I used a line chart to create a trend analysis to analyze the pm2.5 values over across the years and months. I discovered that in February, the average PM 2.5 value recorded its highest value while its lowest value was recorded in August. In Jan 2013, the average PM 2.5 recorded its highest value of 193.27 ug/m³ while it recorded its lowest value in Jan 2011 with 44.89 ug/m³ across the years. The year 2010 recorded the highest values so far while 2012 had the least values.

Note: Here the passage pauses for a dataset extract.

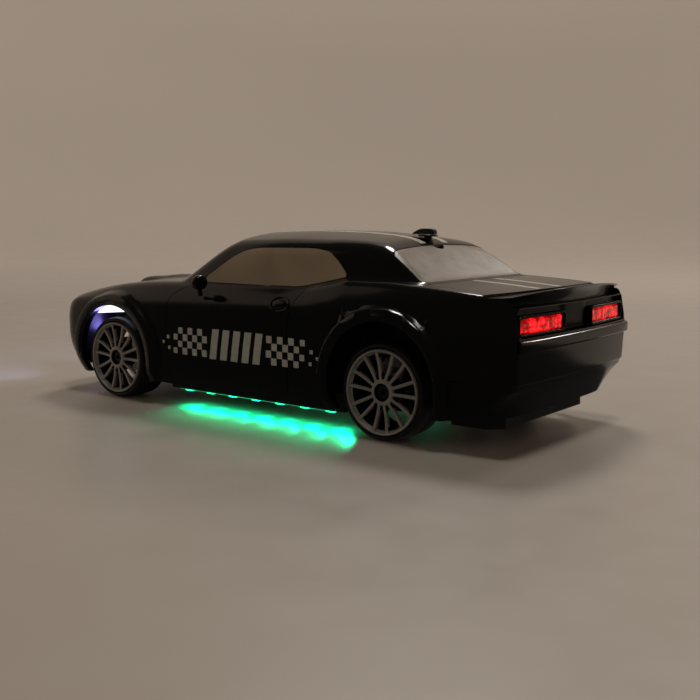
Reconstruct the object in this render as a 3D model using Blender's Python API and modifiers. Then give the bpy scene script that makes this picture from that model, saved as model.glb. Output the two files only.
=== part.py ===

I discovered that after 2014, the PM 2.5 value values will most likely decrease from 97.80ug/m³ in 2014 to about 91.76ug/m³ in 2018. I used a line chart to show my projections of the average pm2.5 value over the next 4 years as shown below:
The final report consists of 4 interactive pages: home, weather factor, time series analysis, and drill through page as seen below. You can also interact and view this report on powerbi here
- Government should develop policies and set up agencies to monitor and regulate PM 2.5 values. A standard limit should be set and maintained.
- Government should embark on sensitizing the members of the public on some activities that increase the PM 2.5 values in the environment e.g. Wild fires, bush burning, burning of gas in motorized vehicles, industrial processes, power generators, stoves, fire places, smoking tobacco etc. These practices should be discouraged.
- Government can offer subsidies to companies producing electric cars to reduce cost and increase purchase while increasing tax on companies still producing gas or diesel cars, machines.
- During the cold season, Government can offer subsidies on electricity to encourage the use of electric heaters and discourage its citizens from using gas or burning wood to keep themselves warm.
- Residents should reduce time spent outdoors during periods with high pollution.